The meeting also appointed two deputy CDC chairmen, two secretaries and two spokesmen -- all nominated by CDC chairman Meechai Ruchupan, a CDC source said.
The two deputy CDC chairmen are former Constitutional Court judge Supoj Kaimuk, and former Election Commission chairman Apichart Sukhagganond, while two of the CDC secretaries are Pakorn Nilprapunt and Thanawat Sungthong, both of whom are members of the Council of State -- the government's legal advisory body.
The two spokesmen are Mr Amorn, a former National Reform Council member, and Norachit Sinhaseni, a former permanent secretary for foreign affairs, the source said.
Mr Apichart said the CDC would consider all past constitutions and compare them.
The best elements from each of them would be collected and considered for inclusion in the new charter.
Prime Minister Prayut Chan-o-cha said Mr Meechai briefed him that his panel would consider all past charters and those elements which are good and appropriate would be raised for discussion among the panel members.
Gen Prayut said he stressed the need for the new charter drafters to find ways to prevent future conflicts, reduce inequality and boost the people's role in national administration.
Meanwhile, Mr Meechai said the charter drafters will be racing against time to finish the new constitution by the April 1 deadline next year.
The CDC has a time frame of 180 days to complete its work.
But if Saturdays, Sundays and official holidays are not counted, the committee actually has only about 120 days to complete its task, Mr Meechai said
During the early stages the CDC will be meeting Monday to Friday, from morning until late at night, he said.
But in the later stages, the committee may have to work every day, including Saturdays and Sundays, he said. He felt that 120 days is not enough, but the CDC will try to meet the deadline.
Mr Meechai said it is too early to think about amending the 2014 interim constitution to extend the time frame. "Our target is to finish the job within the given time frame," he added.
The task of writing the constitution is time-consuming, he said. After the draft constitution is finished, it will have to be presented for consideration by the National Legislative Assembly, the National Reform Steering Assembly, the cabinet, the National Council for Peace and Order, and the people.
The CDC must also be given time to revise the draft based on their suggestions, he said.
"So we need to finish the work quicker than the given time frame. I don't know if we will be able to do this, but we'll have to try," Mr Meechai said.
As for the process of gathering public input, Mr Meechai said he would have to consult CDC members about this matter.
He would initially propose at a CDC meeting that the committee should be open to all opinions and suggestions.
In his opinion, any individuals, groups or even political parties could do this through every channel without time limitations.
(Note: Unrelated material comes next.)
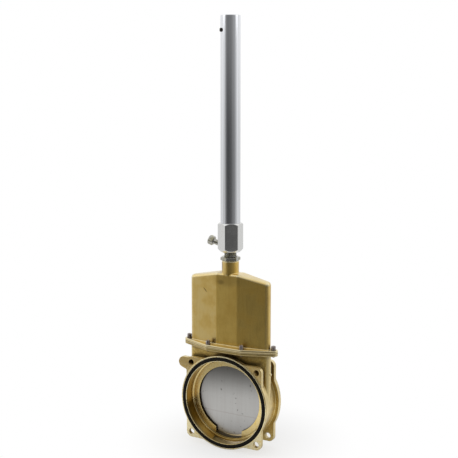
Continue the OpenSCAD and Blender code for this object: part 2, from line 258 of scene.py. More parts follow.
def lay_over(tree, skin, tint, measure, span, shares, where=None):
    """Lays a tint over the skin. While the measure crosses the span, the tint's share goes from
    the first of the shares to the second. It counts only as far as where does."""
    share = add(
        tree, "ShaderNodeMapRange",
        {
            "Value": measure, "From Min": span[0], "From Max": span[1],
            "To Min": shares[0], "To Max": shares[1],
        },
        **SMOOTH,
    )
    if where is not None:
        share = add(tree, "ShaderNodeMath", {0: share, 1: where}, operation="MULTIPLY")
    return add(tree, "ShaderNodeMix", {0: share, 6: skin, 7: tint}, **COLOURS)


def lay_painted_shade(tree, skin, tint, reach, span, most, where=None, clouds=None, only_local=False):
    """Lays a painted shade where something within this reach shelters the skin, less where clouds
    are bright. Shade that is only local takes no notice of other pieces."""
    bare = add(
        tree, "ShaderNodeAmbientOcclusion", {"Distance": reach}, samples=8, only_local=only_local
    ).outputs["AO"]
    if clouds is not None:
        bare = add(tree, "ShaderNodeMath", {0: clouds, 1: 0.5, 2: bare}, operation="MULTIPLY_ADD")
    return lay_over(tree, skin, tint, bare, span, (most, 0), where)


def read_surface(tree, place):
    """The height of a point, the surface's shape there and the way that it faces."""
    height = add(tree, "ShaderNodeSeparateXYZ", {0: place}).outputs["Z"]
    shape = add(tree, "ShaderNodeNewGeometry").outputs
    return height, shape, add(tree, "ShaderNodeSeparateXYZ", {0: shape["Normal"]}).outputs


def rub_and_light_edges(tree, skin, tint, shape, facing, span, most):
    """Lays a pale tint along sharp edges, for wear and as a painted highlight, and hardly any on
    those that face down, which get less light and no hand."""
    handled_and_lit = add(
        tree, "ShaderNodeMapRange",
        {"Value": facing["Z"], "From Min": -0.5, "From Max": -0.05, "To Min": 0.15},
        **SMOOTH,
    )
    return lay_over(tree, skin, tint, shape["Pointiness"], span, (0, most), handled_and_lit)


def start_material(name):
    """Makes a material, and gives its empty node tree and the object coordinates in it."""
    material = bpy.data.materials.new(name)
    material.use_nodes = True
    tree = material.node_tree
    tree.nodes.clear()
    return tree, add(tree, "ShaderNodeTexCoord").outputs["Object"]


def close_material(tree, skin, rough, relief, depth, strength, others=METAL, invert=False):
    """Ends a material with its relief, as deep as this, and the shader's other inputs. Its
    roughness is a value or a node, or a measure, its span and what the roughness goes through."""
    if isinstance(rough, tuple):
        measure, span, values = rough
        rough = add(
            tree, "ShaderNodeMapRange",
            {
                "Value": measure, "From Min": span[0], "From Max": span[1],
                "To Min": values[0], "To Max": values[1],
            },
            **SMOOTH,
        )
    bump = add(
        tree, "ShaderNodeBump", {"Height": relief, "Distance": depth, "Strength": strength},
        invert=invert,
    )
    shader = add(
        tree, "ShaderNodeBsdfPrincipled",
        {"Base Color": skin, "Roughness": rough, "Normal": bump, **others},
    )
    add(tree, "ShaderNodeOutputMaterial", {"Surface": shader})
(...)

But he did not know if the CDC would agree with him.
Mr Meechai also insisted that nobody had given him orders on how the new charter should turn out.
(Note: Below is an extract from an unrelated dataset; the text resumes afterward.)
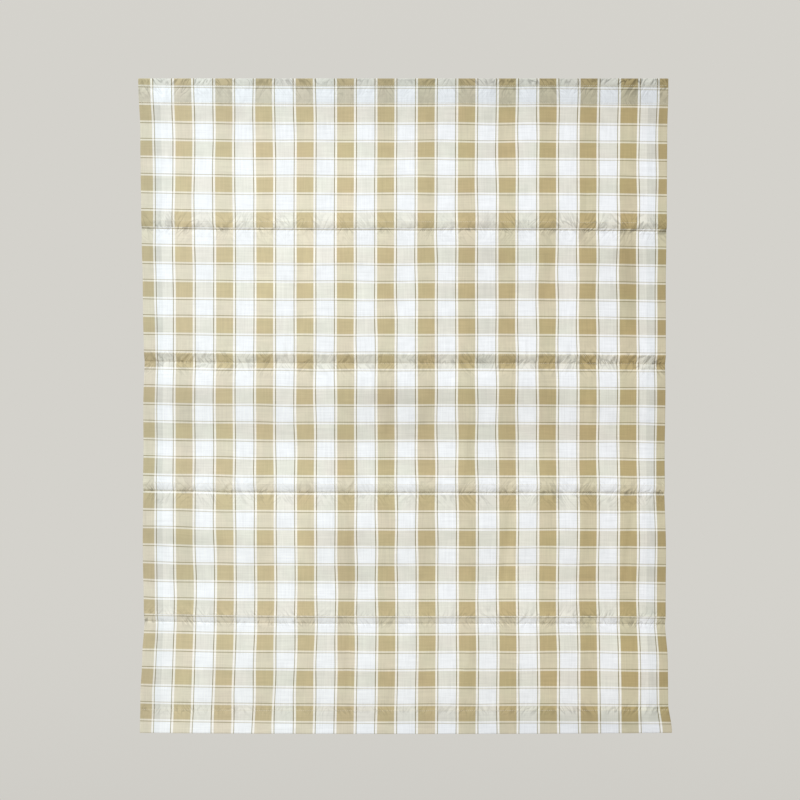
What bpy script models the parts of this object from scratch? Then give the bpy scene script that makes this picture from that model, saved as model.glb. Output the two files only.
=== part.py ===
# A flat roman blind let all the way down: one hemmed panel of checked cotton cloth, with four rod
# pockets sewn across its back. Metres, +Z up. The origin is the middle of the top edge, the face of
# the cloth looks along -Y, and +X is to the right as one faces it.

import math

import bmesh
import bpy

# The hung panel
panel_drop = 1.510
half_width = 0.610
cloth_thickness = 0.0012
layer_pitch = 0.0017            # from one layer of a folded hem to the next, middle to middle

# The hems, measured from the fold to the turned edge
side_hem = 0.050
bottom_hem = 0.055
heading = 0.058

# The side hems are turned first, so the bottom hem and the heading fold two layers over two
stack_fold = 3 * layer_pitch

# The rod pockets
band_height = 0.0185            # between a pocket's two rows of stitching
pocket_lap = 0.003              # of the strip beyond each row
pocket_bulge = 0.0042           # how far the strip stands off the cloth over its rod
pocket_end_inset = 0.025        # from the panel's side edge to the strip's end
seat_gap = 0.0003               # between a strip and the cloth it is sewn to
hem_clearance = 0.001           # a strip is up on the side hem this far before the hem's turned edge
hem_climb = 0.006               # and climbs onto it over this much

# How the panel hangs. Each section ends in the crease at the foot of a pocket's band, or in the hem.
# foot: how far down the section ends. away: how steeply the cloth comes forward below the upper seam.
# shoulder, hollow and brow: how far forward it stands a little below that seam, at its slackest and just
# above the lower seam. band: from the brow to the seam, and turn: how late in it the cloth curls back.
# rest: where it ends. lean: how much more its left end swells. middle: how much stronger its curve is
# half way across.
sections = [
    dict(foot=0.350, away=0.01, shoulder=0.0006, shoulder_at=0.050, hollow=-0.0056, hollow_at=0.125,
         brow=0.0065, band=band_height, turn=1.7, rest=0.0, lean=0.0025, middle=0.15),
    dict(foot=0.656, away=0.02, shoulder=0.0022, shoulder_at=0.050, hollow=0.0009, hollow_at=0.100,
         brow=0.0094, band=band_height, turn=1.1, rest=0.0, lean=0.0030, middle=0.0),
    dict(foot=0.953, away=0.12, shoulder=0.0058, shoulder_at=0.052, hollow=-0.0026, hollow_at=0.190,
         brow=0.0062, band=band_height, turn=1.8, rest=0.0, lean=0.0005, middle=0.50),
    dict(foot=1.255, away=0.12, shoulder=0.0066, shoulder_at=0.090, hollow=0.0028, hollow_at=0.205,
         brow=0.0080, band=band_height, turn=1.2, rest=0.0, lean=-0.0010, middle=0.45),
    dict(foot=panel_drop, away=0.06, shoulder=0.0056, shoulder_at=0.070, hollow=0.0050, hollow_at=0.120,
         brow=0.0034, band=0.030, turn=1.0, rest=-0.0016, lean=-0.0010, middle=0.10),
]

# Soft upright waves across the panel, fullest where the cloth bellies and none at the creases.
# span: from crest to crest. height: of a crest. start: where the first crest lies, as a part of span.
# drift: how far the crests move sideways from one section to the next.
waves = [
    dict(span=0.310, height=0.0016, start=0.15, drift=0.055),
    dict(span=0.187, height=0.0010, start=0.60, drift=-0.040),
    dict(span=0.121, height=0.0006, start=0.35, drift=0.027),
]

# How far each side edge lies from half_width, at levels down the panel: drawn in by the sewing at the
# pockets, and flaring at the heading and at the bottom corners.
edge_levels = [
    dict(drop=0.000, left=0.0040, right=-0.0016),
    dict(drop=0.120, left=-0.0005, right=-0.0028),
    dict(drop=0.350, left=-0.0040, right=-0.0062),
    dict(drop=0.510, left=-0.0074, right=-0.0074),
    dict(drop=0.656, left=-0.0108, right=-0.0092),
    dict(drop=0.790, left=-0.0074, right=-0.0090),
    dict(drop=0.953, left=-0.0079, right=-0.0108),
    dict(drop=1.110, left=-0.0072, right=-0.0080),
    dict(drop=1.255, left=-0.0104, right=-0.0092),
    dict(drop=1.340, left=-0.0062, right=-0.0040),
    dict(drop=1.430, left=-0.0012, right=-0.0028),
    dict(drop=1.510, left=0.0007, right=0.0071),
]
edge_reach = 0.080              # how far in from an edge its shift dies away
bottom_sag = 0.0026             # how much lower the middle of the bottom edge hangs than its corners
weave_skew = 0.0037             # how much lower the weave and its seams run at the right edge than midway

# Where the face's rows lie, besides the shoulder, the hollow and the brow
rows_below_crease = [0.006, 0.022]
rows_above_brow = 0.026
band_rows = 3

# How finely the other shapes are divided
middle_columns = 20
hem_columns = 2
fold_steps = 3
pocket_columns = 16
bulge_steps = 6

check_tan = (0.52, 0.43, 0.25, 1.0)
pocket_cream = (0.80, 0.79, 0.74, 1.0)
cotton_roughness = 0.9


def smooth(amount):
    amount = min(max(amount, 0.0), 1.0)
    return amount * amount * (3 - 2 * amount)


def clear_scene():
    for thing in list(bpy.data.objects):
        bpy.data.objects.remove(thing, do_unlink=True)


def section_at(drop):
    """The number of the section that a level lies in."""
    feet = [section["foot"] for section in sections[:-1]]
    return sum(drop > foot for foot in feet)


def curve_at(place, stations, start_slope):
    """A smooth curve through a few stations, each a place and a height."""
    places = [station[0] for station in stations]
    heights = [station[1] for station in stations]
    slopes = [start_slope]
    for before, after in zip(stations, stations[2:]):
        slopes.append((after[1] - before[1]) / (after[0] - before[0]))
    slopes.append((heights[-1] - heights[-2]) / (places[-1] - places[-2]))
    place = min(max(place, places[0]), places[-1])
    number = max(number for number in range(len(places) - 1) if place >= places[number])
    span = places[number + 1] - places[number]
    along = (place - places[number]) / span
    fall = 1 - along
    return (heights[number] * (1 + 2 * along) * fall ** 2 + heights[number + 1] * along ** 2 * (3 - 2 * along)
            + span * along * fall * (slopes[number] * fall - slopes[number + 1] * along))


def section_span(number):
    """Where a section starts, and where its brow is."""
    section = sections[number]
    head = sections[number - 1]["foot"] if number else 0.0
    end = section["foot"] - (bottom_hem if section is sections[-1] else 0.0)
    return head, end - section["band"]


def forward(x, drop):
    """How far the face of the cloth stands forward at a place on the panel."""
    number = section_at(drop)
    section = sections[number]
    head, brow = section_span(number)
    out = x / half_width
    into_band = min(max((drop - brow) / section["band"], 0.0), 1.0) ** section["turn"]
    if drop > brow:
        return section["brow"] * (1 - into_band) + section["rest"] * into_band
    straight = section["brow"] * (drop - head) / (brow - head)
    stations = [(0.0, 0.0), (section["shoulder_at"], section["shoulder"]),
                (section["hollow_at"], section["hollow"]), (brow - head, section["brow"])]
    curve = curve_at(drop - head, stations, section["away"]) - straight
    swell = math.sin(math.pi * (drop - head) / (brow - head))
    depth = straight + curve * (1 + section["middle"] * (1 - out ** 2)) - section["lean"] * out * swell
    for wave in waves:
        crest = (x - number * wave["drift"]) / wave["span"] - wave["start"]
        depth += wave["height"] * swell * math.cos(2 * math.pi * crest)
    return depth


def edge_shift(drop, side):
    """How far a side edge lies outside half_width at a level."""
    for above, below in zip(edge_levels, edge_levels[1:]):
        if drop <= below["drop"]:
            along = smooth((drop - above["drop"]) / (below["drop"] - above["drop"]))
            return above[side] + (below[side] - above[side]) * along
    return edge_levels[-1][side]


def skew_at(x, drop):
    """How far below level the weave runs. The top and bottom edges are cut level, across it."""
    first, last = sections[0]["foot"], sections[-2]["foot"]
    share = smooth(drop / first) * (1 - smooth((drop - last) / (panel_drop - last)))
    return weave_skew * (x / half_width) ** 3 * share


def hang(x, drop, back):
    """Where a point of the flat, hemmed panel lies once the panel hangs."""
    from_left = smooth(1 - (half_width + x) / edge_reach)
    from_right = smooth(1 - (half_width - x) / edge_reach)
    shift = edge_shift(drop, "right") * from_right - edge_shift(drop, "left") * from_left
    sag = bottom_sag * (1 - (x / half_width) ** 2) * smooth(drop / panel_drop)
    return (x + shift, back - forward(x, drop), -drop - sag - skew_at(x, drop))


def across_path():
    """The cloth from one side hem's turned edge to the other: its place across and its layer. The face
    has the same columns as the hems behind it, so that the two layers bend alike."""
    radius = layer_pitch / 2
    hem_edge = half_width - side_hem
    hem = [hem_edge + side_hem * column / hem_columns for column in range(hem_columns)]
    left = [(-x, layer_pitch) for x in hem]
    for step in range(fold_steps + 1):
        turn = math.pi * step / fold_steps
        left.append((radius - half_width - radius * math.sin(turn), radius + radius * math.cos(turn)))
    left += [(-x, 0.0) for x in reversed(hem)]
    right = [(-x, layer) for x, layer in reversed(left)]
    step = 2 * hem_edge / middle_columns
    return left + [(step * column - hem_edge, 0.0) for column in range(1, middle_columns)] + right


def face_drops():
    """The levels of the face's rows, from the heading's middle to the bottom hem's."""
    drops = []
    for number, section in enumerate(sections):
        head, brow = section_span(number)
        shoulder = head + section["shoulder_at"]
        hollow = head + section["hollow_at"]
        near_brow = brow - rows_above_brow
        drops += [head + below for below in rows_below_crease] if number else [heading / 2]
        drops += [shoulder, (shoulder * 2 + hollow) / 3, (shoulder + hollow * 2) / 3, hollow]
        drops += [(hollow * 2 + near_brow) / 3, (hollow + near_brow * 2) / 3, near_brow, brow]
        drops += [brow + section["band"] * step / band_rows for step in range(1, band_rows + 1)]
    return sorted(drops + [heading, panel_drop - bottom_hem / 2])


def down_path():
    """The cloth from the heading's turned edge, over the top fold, down the face and into the hem: for
    each row, its level and how far round a fold it has turned, 0 on the face and pi on the back."""
    turns = [math.pi * step / fold_steps for step in range(fold_steps + 1)]
    rows = [(heading, math.pi), (heading / 2, math.pi)]
    rows += [(0.0, turn) for turn in reversed(turns)]
    rows += [(drop, 0.0) for drop in face_drops()]
    rows += [(panel_drop, turn) for turn in turns]
    rows += [(panel_drop - bottom_hem / 2, math.pi), (panel_drop - bottom_hem, math.pi)]
    return rows


def fold_down(drop, turn, layer):
    """The level and depth of a point, from its row and from the layer that the side hem gives it."""
    reach = stack_fold / 2
    arm = reach - layer
    back = reach - arm * math.cos(turn)
    short = reach - arm * math.sin(turn)
    if drop == 0.0:
        return short, back
    if drop == panel_drop:
        return drop - short, back
    return drop, back


def finish(thing, colour):
    """Give an object its material and put it in the blind's collection."""
    material = bpy.data.materials.new(thing.name)
    material.use_nodes = True
    shader = material.node_tree.nodes["Principled BSDF"]
    shader.inputs["Base Color"].default_value = colour
    shader.inputs["Roughness"].default_value = cotton_roughness
    shader.inputs["Metallic"].default_value = 0.0
    material.diffuse_color = colour
    thing.data.materials.append(material)
    thing.data.shade_smooth()
    blind.objects.link(thing)


def make_panel():
    """The cloth, folded at its hems and hung: a grid whose columns and rows follow the two paths."""
    columns = across_path()
    rows = down_path()
    form = bmesh.new()
    bmesh.ops.create_grid(form, x_segments=len(columns) - 1, y_segments=len(rows) - 1)
    for place, point in enumerate(form.verts):
        row, column = divmod(place, len(columns))
        x, layer = columns[column]
        drop, turn = rows[row]
        point.co = hang(x, *fold_down(drop, turn, layer))
    mesh = bpy.data.meshes.new("cloth_panel")
    form.to_mesh(mesh)
    form.free()
    panel = bpy.data.objects.new("cloth_panel", mesh)
    body = panel.modifiers.new("cloth", "SOLIDIFY")
    body.thickness = cloth_thickness
    body.offset = 0.0
    body.use_even_offset = True
    finish(panel, check_tan)


def pocket_section():
    """A strip's outline, round from its top edge down its seat and back up over its rod: for each
    point, how far down the strip it lies and how far behind the cloth."""
    height = band_height + 2 * pocket_lap
    edge = cloth_thickness
    seat = [(0.0, 0.0), (pocket_lap, 0.0), (height - pocket_lap, 0.0), (height, 0.0)]
    bulge = []
    for step in range(bulge_steps + 1):
        down = height * (1 - step / bulge_steps)
        into = min(down, height - down)
        rise = smooth((into - pocket_lap / 2) / (band_height / 2))
        bulge.append((down, edge + (pocket_bulge - edge) * rise))
    return seat + bulge


def make_pocket(number, foot):
    """One rod pocket: its outline, drawn through the columns from one end of the strip to the other."""
    outline = pocket_section()
    reach = half_width - pocket_end_inset
    over_hem = half_width - side_hem - hem_clearance
    stops = [-reach + 2 * reach * column / pocket_columns for column in range(pocket_columns + 1)]
    stops += [side * (over_hem - climb) for side in (-1, 1) for climb in (0.0, hem_climb)]
    stops.sort()
    form = bmesh.new()
    loops = []
    for x in stops:
        onto_hem = smooth((abs(x) - over_hem) / hem_climb + 1)
        seat = cloth_thickness / 2 + seat_gap + layer_pitch * onto_hem
        loop = []
        for down, behind in outline:
            drop = foot - band_height - pocket_lap + down
            spot = hang(x, min(drop, foot), seat + behind)
            loop.append(form.verts.new((spot[0], spot[1], spot[2] - max(drop - foot, 0.0))))
        loops.append(loop)
    for near, far in zip(loops, loops[1:]):
        for place in range(len(outline)):
            after = (place + 1) % len(outline)
            form.faces.new((near[place], near[after], far[after], far[place]))
    form.faces.new(loops[0])
    form.faces.new(reversed(loops[-1]))
    bmesh.ops.recalc_face_normals(form, faces=form.faces)
    name = "rod_pocket_" + str(number)
    mesh = bpy.data.meshes.new(name)
    form.to_mesh(mesh)
    form.free()
    finish(bpy.data.objects.new(name, mesh), pocket_cream)


clear_scene()
blind = bpy.data.collections.new("roman_blind")
bpy.context.scene.collection.children.link(blind)
make_panel()
for number, section in enumerate(sections[:-1], start=1):
    make_pocket(number, section["foot"])
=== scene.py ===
import math

import bpy
import numpy as np
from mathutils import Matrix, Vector


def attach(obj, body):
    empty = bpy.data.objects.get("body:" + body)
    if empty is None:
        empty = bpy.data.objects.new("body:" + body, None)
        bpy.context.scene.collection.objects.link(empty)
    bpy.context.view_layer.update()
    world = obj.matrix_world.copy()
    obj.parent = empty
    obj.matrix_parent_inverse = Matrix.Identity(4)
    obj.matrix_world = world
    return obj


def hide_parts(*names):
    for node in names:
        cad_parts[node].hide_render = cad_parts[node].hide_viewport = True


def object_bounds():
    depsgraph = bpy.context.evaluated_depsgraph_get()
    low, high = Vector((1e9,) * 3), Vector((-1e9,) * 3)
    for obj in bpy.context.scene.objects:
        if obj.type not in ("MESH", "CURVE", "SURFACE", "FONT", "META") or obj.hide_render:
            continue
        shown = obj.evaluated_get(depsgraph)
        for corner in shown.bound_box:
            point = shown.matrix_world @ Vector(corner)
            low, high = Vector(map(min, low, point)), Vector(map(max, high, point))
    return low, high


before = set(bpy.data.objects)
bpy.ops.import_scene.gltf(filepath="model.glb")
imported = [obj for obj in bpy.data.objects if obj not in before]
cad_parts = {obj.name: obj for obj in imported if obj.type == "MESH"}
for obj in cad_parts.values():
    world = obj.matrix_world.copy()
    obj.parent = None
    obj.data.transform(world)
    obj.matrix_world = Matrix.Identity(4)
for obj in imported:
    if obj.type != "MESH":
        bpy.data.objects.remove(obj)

# A flat roman blind of yarn-dyed check cotton, let all the way down. Metres throughout, +X to the
# right as one faces it, the face towards -Y, and the top edge's middle at the origin.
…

He said that everyone, including members of the media, could offer suggestions for the CDC to consider in a democratic manner.
NLA president Pornpetch Wichitcholchai said the NLA is ready to amend the interim charter to prepare for a referendum on the new charter if requested by the government.
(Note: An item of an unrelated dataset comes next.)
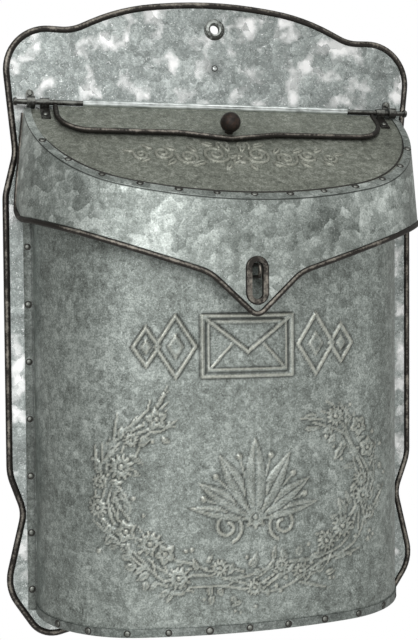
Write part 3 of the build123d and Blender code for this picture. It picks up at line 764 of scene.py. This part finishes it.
def scrollwork(x, z):
    """Symmetrical leaf scrolls for the lid, about 130 mm across."""
    height = np.zeros_like(x)
    side = np.abs(x)
    for middle, radius, start, turns in (
        ((13, 1), 8.5, pi, 1.6), (
            (30, -2), 7.0, 0.2, -1.5
        ), ((45, 1), 5.6, pi, 1.4), ((58, -1), 4.4, 0.2, -1.4),
        ((6, 10), 4.2, -0.6, 1.3),
    ):
        height = np.maximum(height, 0.95 * stem_height(side, z, spiral(middle, radius, start, turns), 1.15))
    for root, angle, reach, half in (
        ((4, 4), 75, 10, 2.6), ((12, 9), 20, 9, 2.2), ((20, -6), -25, 10, 2.4), ((24, 3), 50, 8, 2.0),
        ((36, 4), 25, 9, 2.1), ((38, -5), -40, 8, 2.0), ((50, 5), 30, 8, 1.8), ((53, -4), -30, 7, 1.6),
        ((61, 2), 10, 8, 1.5), ((6, -8), -60, 7, 2.0),
    ):
        made, _ = leaf_height(side, z, root, radians(angle), reach, half)
        height = np.maximum(height, made)
    return np.maximum(height, flower_height(x, z, (0, -3), 6.0, pi / 2))


def shade_marks(height, step):
    """Hollow and ridge masks from a height map: painted shade in the sunk borders and on steep sides, and
    the crests, rubbed and given a painted highlight.
    """
    blurred = height.copy()
    for _ in range(4):
        blurred[1:-1, 1:-1] = (
            blurred[1:-1, 1:-1] * 4 + blurred[:-2, 1:-1] + blurred[2:, 1:-1]
            + blurred[1:-1, :-2] + blurred[1:-1, 2:]
        ) / 8
    slope_z, slope_x = np.gradient(height, step)
    steep = np.hypot(slope_x, slope_z)
    hollow_shade = np.clip((blurred - height) * 3.4, 0, 1)
    ridge = np.clip((height - blurred) * 3.2, 0, 1)
    return np.clip(hollow_shade + np.clip(steep - 0.9, 0, 1) * 0.15, 0, 0.85), ridge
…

He said the interim charter stipulates that the new charter needs approval from the majority of eligible voters to pass the referendum.
He also said the interim charter should be amended to find a solution in the event the new charter is rejected in the referendum.
Pheu Thai Party's former education minister Chaturon Chaisaeng said that while the new CDC is made up of several legal experts, its weakness is that none of its members have had experience in drawing up constitutions that uphold the principles of democracy.
Mr Chaturon said the five-point framework laid down by the National Council for Peace and Order as the basis for drafting the new charter fails to include some other important issues, particularly measures to prevent unelected bodies from dominating elected governments.
The anti-coup, anti-constitution protest, complete with mock blood, went into the night on Thursday, ostensibly to commemorate the Oct 6, 1976, massacre of student activists at Thammasat University.